Copy the records below exactly as they are written.

## RECORDS FOR THE TASK
══════════════════════════════
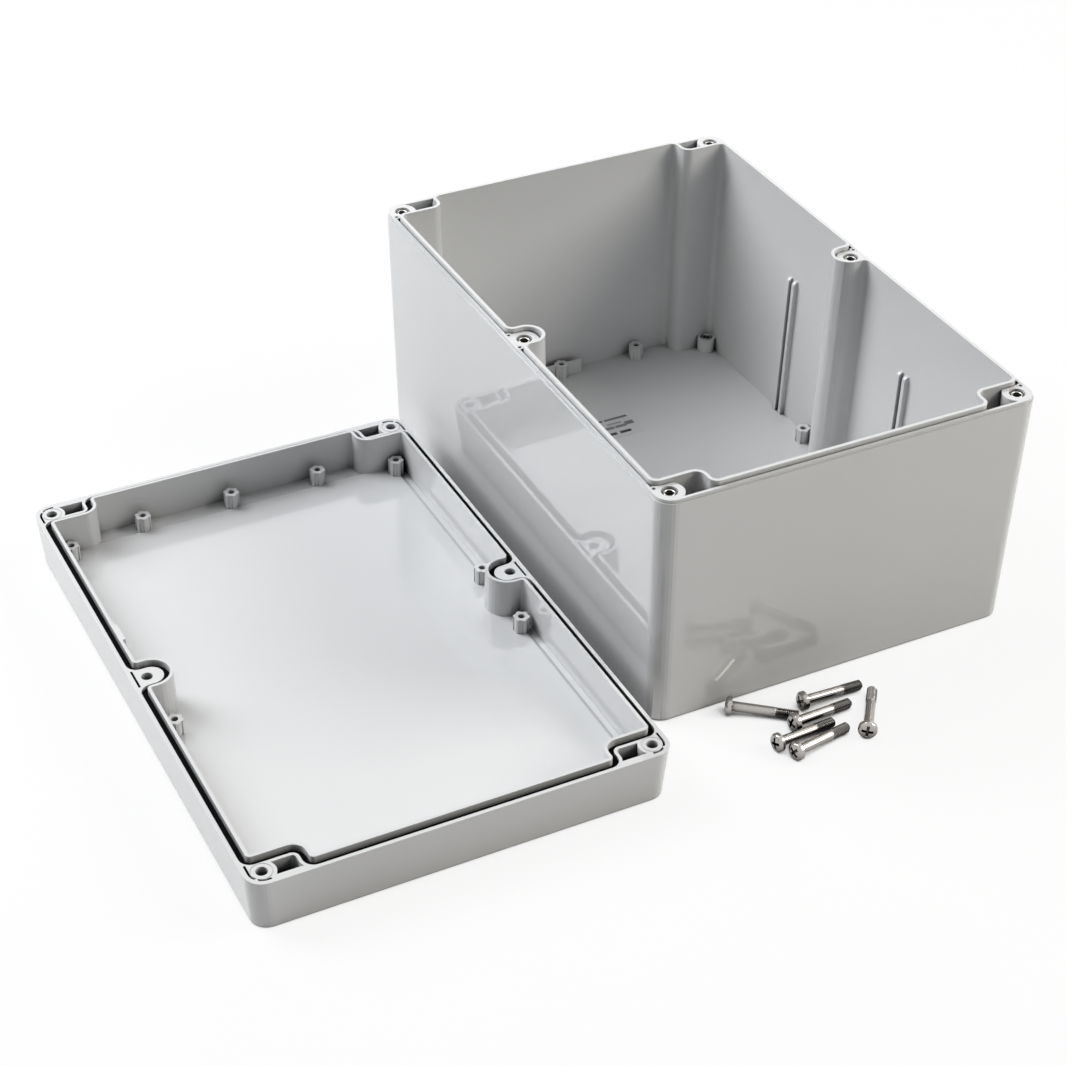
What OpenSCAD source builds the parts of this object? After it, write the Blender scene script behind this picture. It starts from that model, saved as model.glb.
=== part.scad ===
// Moulded two-part enclosure, opened. The base stands upright, the lid lies on its outer
// face beside it, and the six lid screws lie loose. Millimetres, +Z up.
// The origin is the centre of the base's underside.

/* [Enclosure] */
// length over the rims of base and lid
box_l = 240; // [220:1:280]
// width over the rims of base and lid
box_w = 160; // [150:1:200]
// underside of the base to its rim
base_h = 101; // [85:1:130]
// outer face of the lid to its rim
lid_h = 21.8; // [20:0.2:28]
// corner radius in plan at the rims
corner_r = 7; // [6:0.1:8]
// corner radius in plan at the foot of the drafted walls
foot_r = 6.5; // [5.5:0.1:8]
// how far each outer wall of the base leans in at its foot
base_draft = 2.1; // [1:0.1:2.6]
// how far each outer wall of the lid leans in at its foot
lid_draft = 1.5; // [0.8:0.1:2]
// how far each inner wall of the base leans in at the floor
core_draft = 3; // [2:0.1:4]
// how far each inner wall of the lid leans in at the floor
lid_core_draft = 0.6; // [0.3:0.1:1.2]
// rounding of the base's lower edge
base_edge = 1; // [0.5:0.1:2]
// rounding of the edge of the lid's outer face
lid_edge = 0.8; // [0.5:0.1:1.2]
// thickness of the base's floor
base_floor = 3.3; // [2.5:0.1:5]

/* [Rim and seal] */
// set-back of the base's rim from its outer wall
step_in = 0.5; // [0.3:0.1:0.8]
// height of that set-back
step_h = 1.4; // [0.8:0.1:2.5]
// outer wall to the middle of the tongue that presses on the gasket
seal_inset = 2.75; // [2.6:0.05:3]
// thickness of the tongue
tongue_w = 1.3; // [1:0.1:1.5]
// height of the tongue above the rim
tongue_h = 1.8; // [1.3:0.1:2.4]
// width of the trench that runs round the outside of the tongue
moat_w = 0.45; // [0.3:0.05:0.6]
// depth of the trench along the straight walls
moat_d = 0.4; // [0.2:0.1:1]
// depth of the sunk tops of the columns
column_sink = 1.3; // [1:0.1:2]
// side clearance between the tongue and the outer side of the lid's groove
tongue_play = 0.65; // [0.4:0.05:0.8]
// side clearance between the tongue and the lid's lip
lip_play = 0.35; // [0.2:0.05:0.5]
// thickness of the lid's inner lip
lip_w = 1.2; // [0.9:0.1:1.4]
// height of the lip above the lid's rim
lip_h = 1.5; // [0.8:0.1:2]
// depth of the lid's gasket groove
groove_d = 3; // [2.4:0.1:4]
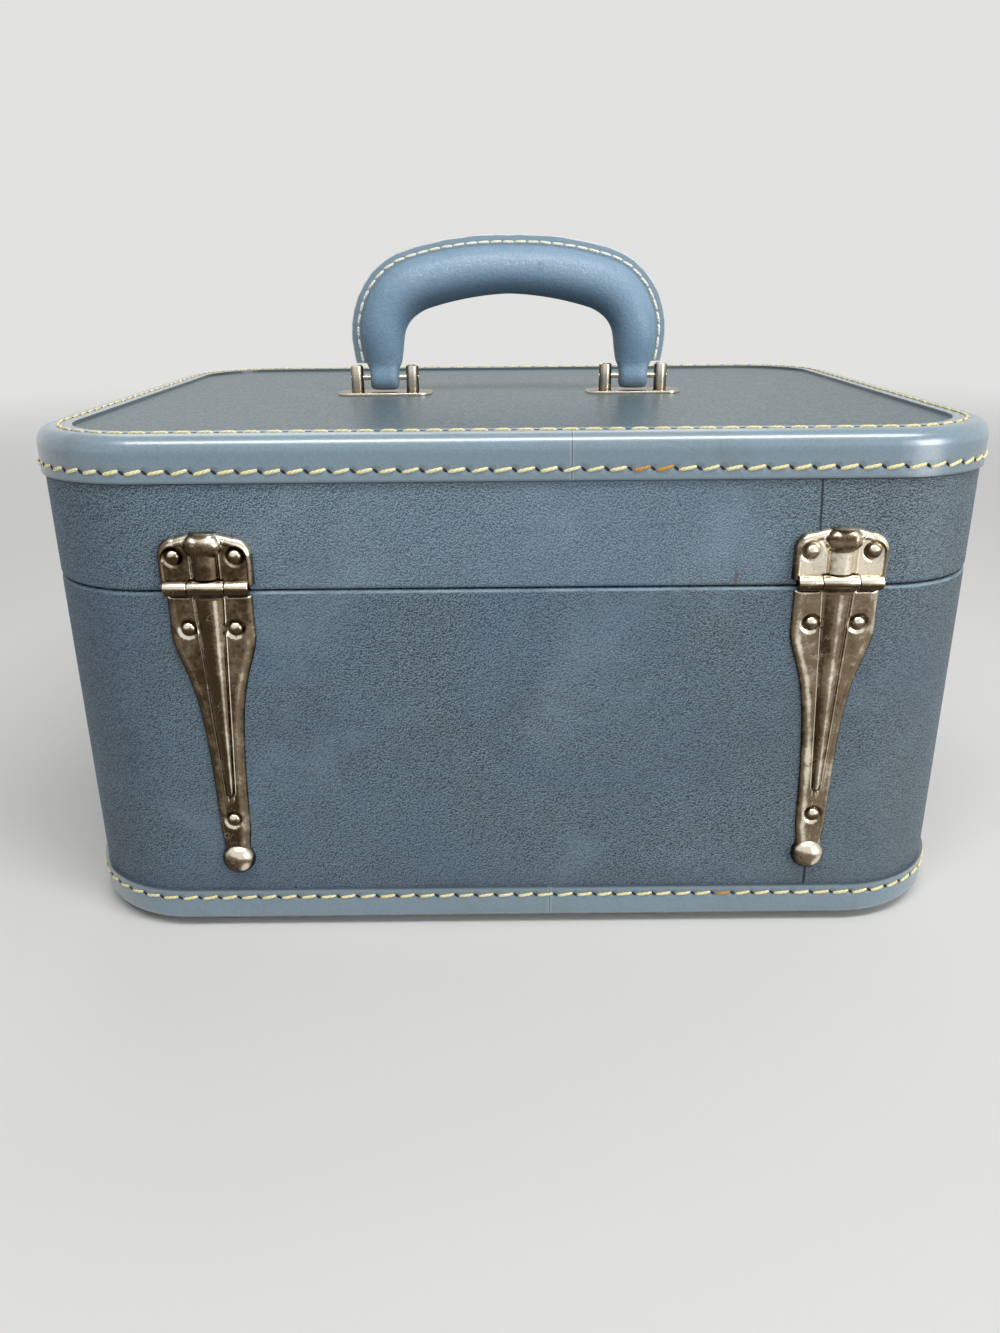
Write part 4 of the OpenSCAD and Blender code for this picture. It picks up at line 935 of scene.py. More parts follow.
def grip_stations(context):
    """Points along the grip's centre line from the left leg to the right, each with its outward angle."""
    grip = context.scene.case_grip
    rise = math.sqrt((grip.crown - grip.bend) ** 2 - (grip.leg_x - grip.bend) ** 2)
    bend_z = grip.crown_z - grip.crown + rise
    meet = math.atan2(rise, grip.bend - grip.leg_x)
    stations = []
    count = max(2, round((bend_z - GRIP_LOW.z) / GRIP_STEP))
    for number in range(count):
        stations.append((-grip.leg_x, GRIP_LOW.z + (bend_z - GRIP_LOW.z) * number / count, math.pi))
    count = round(grip.bend * (math.pi - meet) / GRIP_STEP)
    for number in range(count):
        angle = math.pi + (meet - math.pi) * number / count
        stations.append((grip.bend * (1 + math.cos(angle)) - grip.leg_x, bend_z + grip.bend * math.sin(angle),
                         angle))
    count = round(grip.crown * (meet - math.pi / 2) / GRIP_STEP)
    for number in range(count + 1):
        angle = meet + (math.pi / 2 - meet) * number / count
        stations.append((grip.crown * math.cos(angle),
                         grip.crown_z - grip.crown + grip.crown * math.sin(angle), angle))
    stations += [(-x, z, math.pi - angle) for x, z, angle in reversed(stations[:-1])]
    return stations, bend_z


def grip_half(context, z, angle, bend_z):
    """Half thicknesses of the grip, which thins towards its ends and is fuller round its shoulders."""
    grip = context.scene.case_grip
    swell = math.sin(math.pi / 2 * min(max((z - GRIP_LOW.z) / (bend_z - GRIP_LOW.z + 0.006), 0.0), 1.0))
    lean = abs(math.cos(angle))
    fuller = grip.shoulder * 4 * lean * (1 - lean)
    return grip.across / 2 * (0.82 + 0.18 * swell) + fuller, grip.deep / 2 * (0.62 + 0.38 * swell)


def sweep(rings):
    """A closed skin: one ring is drawn and filled, then extruded to each of the next rings in turn."""
    deselect()
    bpy.ops.mesh.primitive_circle_add(vertices=len(rings[0]), radius=0.01, fill_type="NGON")
    piece = bpy.context.object
    bpy.ops.object.mode_set(mode="EDIT")
    mesh = bmesh.from_edit_mesh(piece.data)
    for vertex, point in zip(mesh.verts, rings[0]):
        vertex.co = point
    bmesh.update_edit_mesh(piece.data)
    for before, ring in zip(rings, rings[1:]):
        bpy.ops.mesh.extrude_region_move()
        mesh = bmesh.from_edit_mesh(piece.data)
        for vertex in [v for v in mesh.verts if v.select]:
            number = min(range(len(before)), key=lambda k: (before[k] - vertex.co).length_squared)
            vertex.co = ring[number]
        bmesh.update_edit_mesh(piece.data)
    face_outwards()
    return piece


def add_modifier(piece, kind, **settings):
    """Adds a modifier with its settings and applies it."""
    only(piece)
    modifier = piece.modifiers.new(kind.title(), kind)
    for key, value in settings.items():
        setattr(modifier, key, value)
    bpy.ops.object.modifier_apply(modifier=modifier.name)


def oval(x, z, angle, wide, deep, blunt=1.0):
    """Ring across the grip's centre line; blunt below 1 squares it off."""
    points = []
    for number in range(GRIP_SIDES):
        turn = math.tau * (number + 0.5) / GRIP_SIDES
        c, s = math.cos(turn), math.sin(turn)
        c, s = math.copysign(abs(c) ** blunt, c), math.copysign(abs(s) ** blunt, s)
        points.append(Vector((x + wide * c * math.cos(angle), deep * s, z + wide * c * math.sin(angle))))
    return points


def make_grip(context, stations, bend_z):
    """The padded grip: round under each pin, narrow beside it, then widening into the leg."""
    leg_x = context.scene.case_grip.leg_x
    loop_x = (LOOP_HIGH.x - LOOP_LOW.x) / 2
    loop_y = (LOOP_HIGH.y - LOOP_LOW.y) / 2
    ends = [(PIN_Z - loop_y + rise, loop_x * wide, loop_y * deep, blunt) for rise, wide, deep, blunt in (
        (0.0, 0.55, 0.18, 0.8), (0.0003, 0.86, 0.42, 0.7), (0.0013, 0.98, 0.72, 0.62),
        (0.003, 1.0, 0.93, 0.6), (loop_y, 1.0, 1.0, 0.6), (loop_y + 0.0018, 1.0, 0.96, 0.63),
        (loop_y + 0.0034, 1.03, 0.92, 0.7), (loop_y + 0.0048, 1.11, 0.93, 0.82))]
    rings = [oval(-leg_x, z, math.pi, wide, deep, blunt) for z, wide, deep, blunt in ends]
    rings += [oval(x, z, angle, *grip_half(context, z, angle, bend_z)) for x, z, angle in stations]
    rings += [oval(leg_x, z, 0.0, wide, deep, blunt) for z, wide, deep, blunt in reversed(ends)]
    skin = sweep(rings)
    add_modifier(skin, "SUBSURF", levels=1, render_levels=1)
    bpy.ops.object.shade_smooth()
    settle(skin, "handle_grip", "handle", "binding", grip_leather(context))
    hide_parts("handle_cover", "handle_core", "handle_loop_left", "handle_loop_right")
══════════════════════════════
## EXERCISE SOLUTION
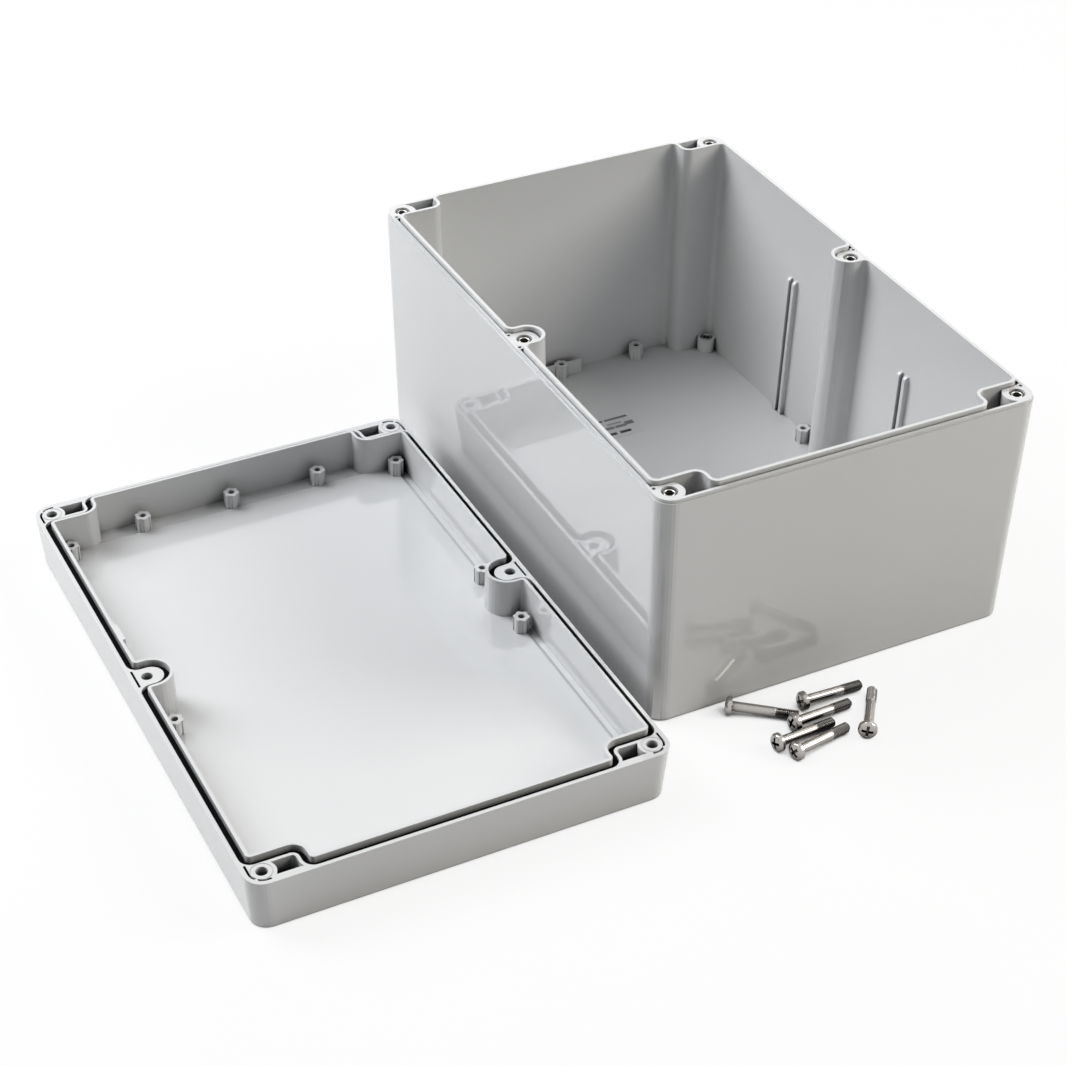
What OpenSCAD source builds the parts of this object? After it, write the Blender scene script behind this picture. It starts from that model, saved as model.glb.
=== part.scad ===
// Moulded two-part enclosure, opened. The base stands upright, the lid lies on its outer
// face beside it, and the six lid screws lie loose. Millimetres, +Z up.
// The origin is the centre of the base's underside.

/* [Enclosure] */
// length over the rims of base and lid
box_l = 240; // [220:1:280]
// width over the rims of base and lid
box_w = 160; // [150:1:200]
// underside of the base to its rim
base_h = 101; // [85:1:130]
// outer face of the lid to its rim
lid_h = 21.8; // [20:0.2:28]
// corner radius in plan at the rims
corner_r = 7; // [6:0.1:8]
// corner radius in plan at the foot of the drafted walls
foot_r = 6.5; // [5.5:0.1:8]
// how far each outer wall of the base leans in at its foot
base_draft = 2.1; // [1:0.1:2.6]
// how far each outer wall of the lid leans in at its foot
lid_draft = 1.5; // [0.8:0.1:2]
// how far each inner wall of the base leans in at the floor
core_draft = 3; // [2:0.1:4]
// how far each inner wall of the lid leans in at the floor
lid_core_draft = 0.6; // [0.3:0.1:1.2]
// rounding of the base's lower edge
base_edge = 1; // [0.5:0.1:2]
// rounding of the edge of the lid's outer face
lid_edge = 0.8; // [0.5:0.1:1.2]
// thickness of the base's floor
base_floor = 3.3; // [2.5:0.1:5]

/* [Rim and seal] */
// set-back of the base's rim from its outer wall
step_in = 0.5; // [0.3:0.1:0.8]
// height of that set-back
step_h = 1.4; // [0.8:0.1:2.5]
// outer wall to the middle of the tongue that presses on the gasket
seal_inset = 2.75; // [2.6:0.05:3]
// thickness of the tongue
tongue_w = 1.3; // [1:0.1:1.5]
// height of the tongue above the rim
tongue_h = 1.8; // [1.3:0.1:2.4]
// width of the trench that runs round the outside of the tongue
moat_w = 0.45; // [0.3:0.05:0.6]
// depth of the trench along the straight walls
moat_d = 0.4; // [0.2:0.1:1]
// depth of the sunk tops of the columns
column_sink = 1.3; // [1:0.1:2]
// side clearance between the tongue and the outer side of the lid's groove
tongue_play = 0.65; // [0.4:0.05:0.8]
// side clearance between the tongue and the lid's lip
lip_play = 0.35; // [0.2:0.05:0.5]
// thickness of the lid's inner lip
lip_w = 1.2; // [0.9:0.1:1.4]
// height of the lip above the lid's rim
lip_h = 1.5; // [0.8:0.1:2]
// depth of the lid's gasket groove
groove_d = 3; // [2.4:0.1:4]
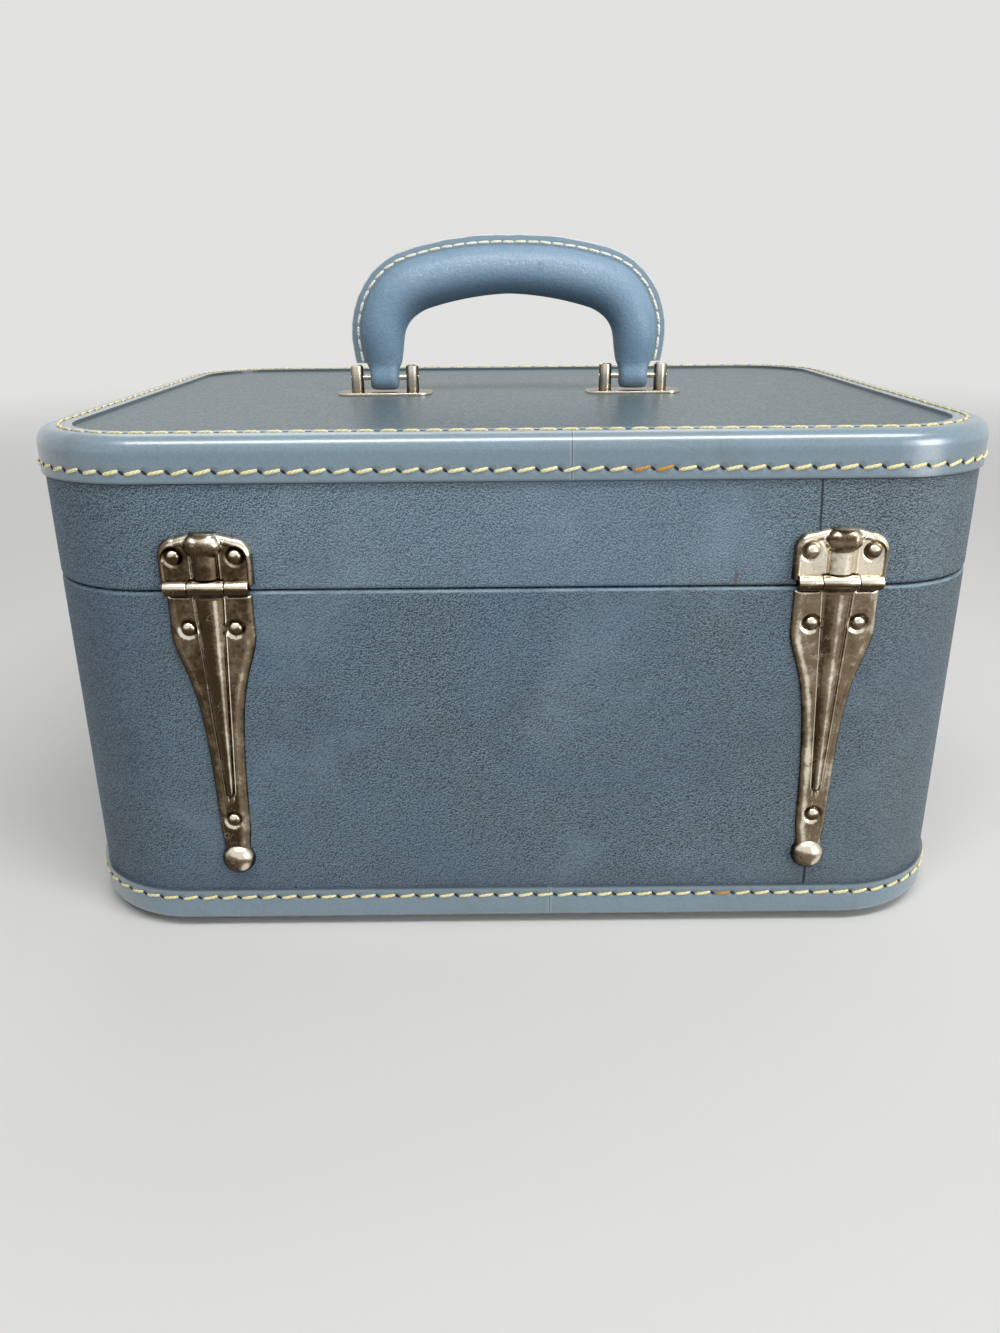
Write part 4 of the OpenSCAD and Blender code for this picture. It picks up at line 935 of scene.py. More parts follow.
def grip_stations(context):
    """Points along the grip's centre line from the left leg to the right, each with its outward angle."""
    grip = context.scene.case_grip
    rise = math.sqrt((grip.crown - grip.bend) ** 2 - (grip.leg_x - grip.bend) ** 2)
    bend_z = grip.crown_z - grip.crown + rise
    meet = math.atan2(rise, grip.bend - grip.leg_x)
    stations = []
    count = max(2, round((bend_z - GRIP_LOW.z) / GRIP_STEP))
    for number in range(count):
        stations.append((-grip.leg_x, GRIP_LOW.z + (bend_z - GRIP_LOW.z) * number / count, math.pi))
    count = round(grip.bend * (math.pi - meet) / GRIP_STEP)
    for number in range(count):
        angle = math.pi + (meet - math.pi) * number / count
        stations.append((grip.bend * (1 + math.cos(angle)) - grip.leg_x, bend_z + grip.bend * math.sin(angle),
                         angle))
    count = round(grip.crown * (meet - math.pi / 2) / GRIP_STEP)
    for number in range(count + 1):
        angle = meet + (math.pi / 2 - meet) * number / count
        stations.append((grip.crown * math.cos(angle),
                         grip.crown_z - grip.crown + grip.crown * math.sin(angle), angle))
    stations += [(-x, z, math.pi - angle) for x, z, angle in reversed(stations[:-1])]
    return stations, bend_z


def grip_half(context, z, angle, bend_z):
    """Half thicknesses of the grip, which thins towards its ends and is fuller round its shoulders."""
    grip = context.scene.case_grip
    swell = math.sin(math.pi / 2 * min(max((z - GRIP_LOW.z) / (bend_z - GRIP_LOW.z + 0.006), 0.0), 1.0))
    lean = abs(math.cos(angle))
    fuller = grip.shoulder * 4 * lean * (1 - lean)
    return grip.across / 2 * (0.82 + 0.18 * swell) + fuller, grip.deep / 2 * (0.62 + 0.38 * swell)


def sweep(rings):
    """A closed skin: one ring is drawn and filled, then extruded to each of the next rings in turn."""
    deselect()
    bpy.ops.mesh.primitive_circle_add(vertices=len(rings[0]), radius=0.01, fill_type="NGON")
    piece = bpy.context.object
    bpy.ops.object.mode_set(mode="EDIT")
    mesh = bmesh.from_edit_mesh(piece.data)
    for vertex, point in zip(mesh.verts, rings[0]):
        vertex.co = point
    bmesh.update_edit_mesh(piece.data)
    for before, ring in zip(rings, rings[1:]):
        bpy.ops.mesh.extrude_region_move()
        mesh = bmesh.from_edit_mesh(piece.data)
        for vertex in [v for v in mesh.verts if v.select]:
            number = min(range(len(before)), key=lambda k: (before[k] - vertex.co).length_squared)
            vertex.co = ring[number]
        bmesh.update_edit_mesh(piece.data)
    face_outwards()
    return piece


def add_modifier(piece, kind, **settings):
    """Adds a modifier with its settings and applies it."""
    only(piece)
    modifier = piece.modifiers.new(kind.title(), kind)
    for key, value in settings.items():
        setattr(modifier, key, value)
    bpy.ops.object.modifier_apply(modifier=modifier.name)


def oval(x, z, angle, wide, deep, blunt=1.0):
    """Ring across the grip's centre line; blunt below 1 squares it off."""
    points = []
    for number in range(GRIP_SIDES):
        turn = math.tau * (number + 0.5) / GRIP_SIDES
        c, s = math.cos(turn), math.sin(turn)
        c, s = math.copysign(abs(c) ** blunt, c), math.copysign(abs(s) ** blunt, s)
        points.append(Vector((x + wide * c * math.cos(angle), deep * s, z + wide * c * math.sin(angle))))
    return points


def make_grip(context, stations, bend_z):
    """The padded grip: round under each pin, narrow beside it, then widening into the leg."""
    leg_x = context.scene.case_grip.leg_x
    loop_x = (LOOP_HIGH.x - LOOP_LOW.x) / 2
    loop_y = (LOOP_HIGH.y - LOOP_LOW.y) / 2
    ends = [(PIN_Z - loop_y + rise, loop_x * wide, loop_y * deep, blunt) for rise, wide, deep, blunt in (
        (0.0, 0.55, 0.18, 0.8), (0.0003, 0.86, 0.42, 0.7), (0.0013, 0.98, 0.72, 0.62),
        (0.003, 1.0, 0.93, 0.6), (loop_y, 1.0, 1.0, 0.6), (loop_y + 0.0018, 1.0, 0.96, 0.63),
        (loop_y + 0.0034, 1.03, 0.92, 0.7), (loop_y + 0.0048, 1.11, 0.93, 0.82))]
    rings = [oval(-leg_x, z, math.pi, wide, deep, blunt) for z, wide, deep, blunt in ends]
    rings += [oval(x, z, angle, *grip_half(context, z, angle, bend_z)) for x, z, angle in stations]
    rings += [oval(leg_x, z, 0.0, wide, deep, blunt) for z, wide, deep, blunt in reversed(ends)]
    skin = sweep(rings)
    add_modifier(skin, "SUBSURF", levels=1, render_levels=1)
    bpy.ops.object.shade_smooth()
    settle(skin, "handle_grip", "handle", "binding", grip_leather(context))
    hide_parts("handle_cover", "handle_core", "handle_loop_left", "handle_loop_right")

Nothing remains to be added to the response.